When you are starting out a business, you should keep in mind how you’ll run it. Naturally, you’ll want major control if it’s your business, but if you decide to partner up with someone, that’s when things can get tricky.
There’s nothing inherently wrong with having a business partner, though. Having two minds working to solve problems and get the business off the ground is great. There’s a lot of benefit in having an additional person around.
The trouble lies more in ownership, decisions, duties, and at the end of the day, profit. If these aren’t outlined in a legal partnership agreement, then you will run into major problems in the future.
Take a look at these reasons why it’s important to have a formal business partnership agreement with your business partner.
Ownership
Ownership is one of the absolute first things you need to get squared away. If you don’t settle on who owns the business and what stake they have, you’re bound to face significant legal troubles.
Ownership can vary in how it’s divided. If you were the one to come up with the idea and start the legwork for your business, you might want more stake in the business than your partner. However, this can be more complex than you imagine.
For example, you might have been the founder, but your partner could be the one who is funding the business more. They could also be the one who is taking your business to the next step. They would have a valid argument as to why they deserve a greater stake in ownership.
It’s best to hash out these details as soon as you can. Work on finding common ground and be reasonable with each other.
Duties and major decisions
In addition to ownership, you should outline job titles, responsibilities, and who gets to make final decisions.
Job titles play a big role in how a business operates. Sure, you might be co-owners, but maybe one of you is the CEO, and the other is the CTO, CMO, or vice president of sales. The titles don’t necessarily carry equal weight or responsibilities.
As you can imagine, if you’re the CEO, you would make the final decisions regarding most business matters. However, if your partner objects to something, but their job title is vice president of sales, then you might find yourself in an awkward situation.
It’s best to sort of who is in charge of what in the beginning. You’ll generally want to assign roles based on skillset, but you’ll still need to factor ownership. For instance, while your partner might be vice president of sales, they could have a right to sit in on critical business meetings outside of their department and be a part of major decisions.
Profits and losses
Right next to ownership, the big thing to sort of is profits, debt, and losses.

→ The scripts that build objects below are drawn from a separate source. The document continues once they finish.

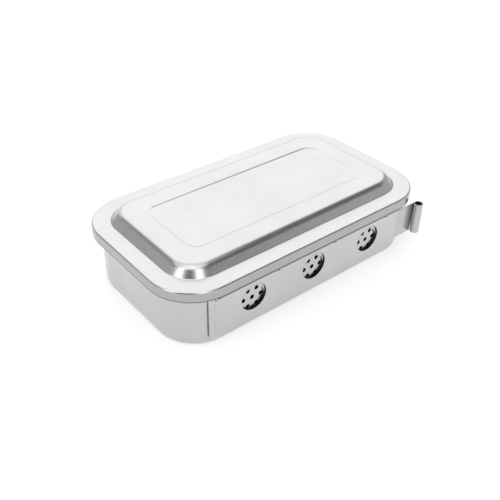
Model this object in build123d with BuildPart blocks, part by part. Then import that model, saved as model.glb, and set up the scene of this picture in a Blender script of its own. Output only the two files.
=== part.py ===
from build123d import *
import math
import os

# Covered instrument tray in pressed stainless sheet, with a lift-off lid and a sliding vent shutter.
# The origin is the centre of the tray's base. +X runs along the length towards the shutter's pull,
# -Y is the long side that carries the vents, and +Z is up.

# Lid
sheet = 0.6
lid_length = 210.0
lid_width = 120.0
skirt_depth = 7.2
lid_bend = 1.2
rim_width = 11.7
dome_height = 6.0
dome_slope = 47.0
dome_corner = 21.0
dome_shoulder = 7.5

# Sunken panel on the lid's top
panel_end_margin = 32.4
panel_side_margin = 31.9
panel_corner = 9.0
panel_depth = 0.6
panel_slope = 22.0

# Tray, which the lid's flat rim rests on
tray_height = 45.0
tray_corner = 27.2
base_bend = 4.0
rim_reach = 4.1
rim_roll = 1.7
rim_flat = 0.6
rim_seam = 1.0
skirt_clearance = 0.5
corner_ease = 1.2

# Vents: clusters of small holes through the front wall
vent_count = 3
vent_spread = 3.0
vent_hole = 3.1
vent_edge = 0.25
holes_on_ring = 6

# Shutter, a flat strip that slides in the guide and ends in a rolled pull
slide_sheet = 0.5
slide_margin = 2.95
slide_end = 1.6
vent_cover = 0.25
pull_width = 6.5
curl_turn = 318.0

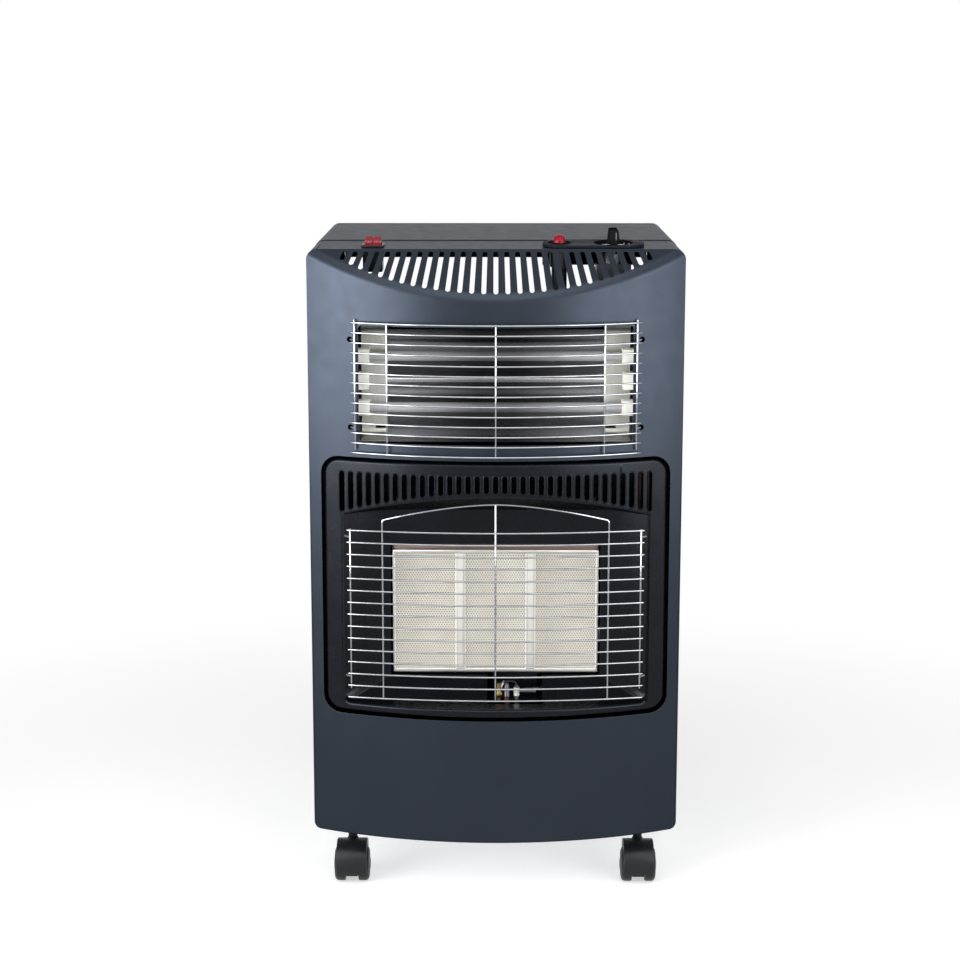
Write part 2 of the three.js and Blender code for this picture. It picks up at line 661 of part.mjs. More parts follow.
function burnerSurround() {
  const inset = SHEET + 0.6;
  const outline = (shrink) => roundedRectangle(-RIM.half + shrink, RIM.half - shrink,
    RIM.low + shrink, RIM.high - shrink, RIM.radius - shrink);
  const rear = THROAT.y + SURROUND_SHEET;
  const block = solidOf(prismZ(bowPlan(WIDTH / 2 - 12, rear, inset), RIM.low, RIM.high))
    .intersect(solidOf(prismY(outline(0), -BOW, rear)));
  const rimDepth = 2;
  const hollow = solidOf(prismZ(bowPlan(WIDTH / 2 - 12, rear + 5, inset + SURROUND_SHEET), RIM.low, RIM.high))
    .intersect(solidOf(prismY(outline(SURROUND_SHEET), -BOW, rear + 5)))
    .subtract(recessSolid(SURROUND_SHEET, -BOW - 10, rear));
  const skirt = boxSolid([-WIDTH, WIDTH], [rimDepth, rear + 5], [RIM.low - 5, RIM.high + 5])
    .subtract(recessSolid(SURROUND_SHEET, -BOW - 10, rear));
  const pitch = (2 * RECESS.half - 2) / (LOUVRES - 1);
  const louvres = Array.from({ length: LOUVRES }, (_, i) => {
    const x = (i - (LOUVRES - 1) / 2) * pitch;
    return solidOf(prismY(slotShape(x, archZ(x) + 5.5, 490.5, 5), -BOW - 5, bowY(x) + 4, 2));
  });
  return cut(block, [
    hollow,
    skirt,
    recessSolid(0, -BOW - 10, THROAT.y),
    boxSolid([-118.4, 118.4], [0, rear + 5], [249, 401.5]),
    boxSolid([-9, 53], [-24, rear + 5], [200, 250]),
    ...louvres,
  ]);
}

const BURNER = { half: 117, low: 250.6, high: 394, face: 18.5, pitch: 79.3 };
const PLAQUE = { width: 72, low: 253, high: 391.6, front: 20.3, rear: 32.3 };

function burnerFrame() {
  const { half, low, high, face, pitch } = BURNER;
  const sheet = 1.2;
  const window = 35;
  const border = 4;
  const tray = boxSolid([-half, half], [face, 34], [low, high])
    .subtract(boxSolid([-half + sheet, half - sheet], [face + sheet, 40], [low + sheet, high - sheet]));
  const lip = boxSolid([-104, 104], [face + 4, face + 5.2], [high - 1, high + 6]);
  const windows = [-pitch, 0, pitch].map((x) => (
    boxSolid([x - window, x + window], [face - 5, face + 1.5], [low + border, high - border])));
  return cut(tray, windows).add(lip);
}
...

Profit is generally sorted out based on business ownership. The more of the business you own, the more profit you can gain. This would be a significant factor should you decide to sell your business at some point.
Debt is another thing to consider when you make a partnership agreement. The last thing you want is to be saddled with all the debt for your business, so you should outline formal terms on who has to pay what with your partner.
In the same realm, you need to outline how to handle business losses. If your business doesn’t perform well or has to close, you need to decide how the financial burden is divided.
Running a business with a partner comes with many benefits but does have some risks. Some of the most significant risks lie in not legally defining ownership of the business, so take precautions and create a legal document to address these matters.